In Brussels, the 61-year-old socialist is regarded as one of the most pragmatic leaders to have emerged from the former east. In Tirana, EU ambassadors praise Rama’s creative ability “to think out of the box” even if endemic corruption continues to plague the country and, recently, the highest levels of his own government. The admiration might explain why Rama’s outlook is taken seriously.

‘Europe itself is out of balance, its bureaucracy outweighs its politics, and its internal quarrels loom larger than its shared horizon’

The migration debate has been especially challenging for an Anglophile politician forced, yet again, to denounce the “ethnic stereotyping” of Albanians by a British home secretary. He doesn’t hide, in a wide-ranging interview with The Observer, how “unsettling” it is that this time accusations of Albanians abusing asylum laws have been made not by a Tory minister, but under a Labour government led by a man with whom he has “very good” relations.

“If you single out a community, you can expect members of that community to be hurt, assaulted, wounded, beaten up,” he says, his fingers moving back and forth through a set of worry beads. “We know from history that this is what happens.”

France’s socialist party had committed “spectacular suicide”, he said, because it had tried to emulate the rhetoric of the far right on the issue of immigration. It was a cautionary tale for leaders to keep to their convictions and values.

“When you get into the game of competing with the far right, you lose, for the simple reason that when it comes to choosing who is tougher on issues like migration, the instinct is to go with the original, not the copy,” he says. “You think you can dance with the devil? Well, the devil wins the moment you step on to the floor.”

The rise of the populist far right, patriotic nationalism, divisiveness and Europe’s accelerated drive to militarise are among the potent forces Rama believes are exacerbating the gloom.

But Rama has never subscribed to the view that the US president, Donald Trump, is Europe’s problem; nor does he think the new US national security strategy is particularly surprising.

Instead, he sees Trump’s election as a wake-up call; the jolt needed to shake Europe out of the inertia that is holding it back. For too long, he says, the EU has been detached from reality and hobbled by its own bureaucracy.

“The wisdom of the world has grown a lot out of our sight, and suddenly we are realising that we are behind,” he says. “In this time of great challenges, we lack political strength, we remain on the surface, when depth is what the moment demands.”

The bloc’s cumbersome bureaucracy is a key impediment. “Europe itself is out of balance, its bureaucracy outweighs its politics, and its internal quarrels loom larger than its shared horizon.”

If the continent is to become stronger, there should be “more Europe, not less Europe” and more soul searching regarding policies and actions that could be setting it back.

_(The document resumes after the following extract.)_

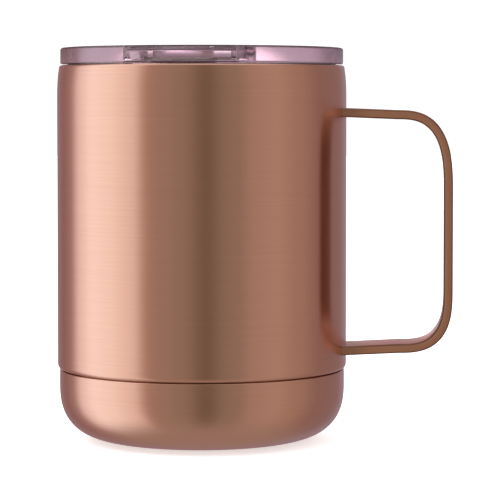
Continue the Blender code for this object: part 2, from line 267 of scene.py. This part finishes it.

“It is about strategic thinking and right policies and where we want Europe to be in 10 or more years time,” he says. “More of the same is not a strategy. Europe has to change, and it has to change fast. Everyone is saying it, everyone is aware of it and yet everyone else is moving at a much faster speed.”

From the start of Russia’s full-scale invasion of Ukraine, Albania, which joined Nato in 2009, has thrown its weight behind the alliance. Indicative of its enthusiasm for what Rama calls the “only morally viable position” is a license plate prominently placed outside his office, emblazoned with the word Ukraine and embellished with red hearts.

‘Get us into Europe, and I am ready to sign an agreement stating clearly that we don’t want to have [the power] of a veto’

In the former Stalinist state there is no love lost for today’s Russia, even if Albanian intellectuals profess a fondness for Russian literary greats that were read and taught until the country’s ruthless dictator, Enver Hoxha, cut ties with Moscow.

“Every human who is interested in the world cannot but love many things about Russia,” Rama adds. “But not Russian politics. In Albania we certainly don’t miss not having any business with Moscow since 1960.”

Six months after Putin launched his Ukraine invasion in February 2022, municipal authorities in Tirana renamed the boulevard on which the Russian embassy stood “Free Ukraine Street”, making clear any mail would be directed to the new address. The diplomatic mission was quickly forced to relocate.

Yet Rama is also critical of the way Europe has handled peace negotiations, crediting Trump for reaching out to Russia and bringing “something new and important to the game”.

“He brought communication and diplomacy in the middle of a war that might have been the first ever with no communication,” he says. “OK, he did it in a disruptive way because that is how he does it, but here again, is a question for us: what are we doing?

“How come Europe has never had a peace plan, or direct communication with Russia? Is it normal for who we are as Europeans? I don’t think so.”

In the void, he said, Putin had been able to succeed – “as the brutal chess player that he is” – in fuelling a psychology of fear of further attacks when, in reality, Russian troops had spent years trying to seize Ukraine’s Donbas region.

The invasion has highlighted the geopolitical imperative of incorporating the western Balkans into the 27-member bloc, he says.

Rama readily admits that in wanting to join the EU, Albania has been forced “to swallow a lot of frogs”.

But membership is also existential. After more than 500 years as a backwater on the periphery of the Ottoman Empire and nearly five decades subjected to the isolationist rule of a communist regime more brutal than any other, no quest is more resonant of success than this.

Geography, say those still old enough to remember, may have ensured they were European, but Hoxha’s cruelty and paranoia also meant Albanians never felt part of the continent.

Decades of turbulent transition following the regime’s collapse has only reinforced the bloc’s appeal. Of all the candidates waiting at Brussels’ door, no country has higher support for EU accession than Albania. The fervour partly explains why Rama has 2030 in his sights for accession, with talks concluded by the end of 2027. It’s a goal derided as “wildly unrealistic” by his political opponents but the 6ft 6in leader appears determined to do whatever it takes.

“Get us into Europe, and I am ready to sign an agreement stating clearly that we don’t want to have [the power] of a veto,” he says. “We will never use our vote against the majority. We don’t even want our own commissioner. We can make an agreement with Italy and Italy’s commissioner can be our commissioner.

“We’re ready to do this as a safeguard against any fears that some crazy guy from the Balkans will want to get into the club with the power of a veto and start imposing things.”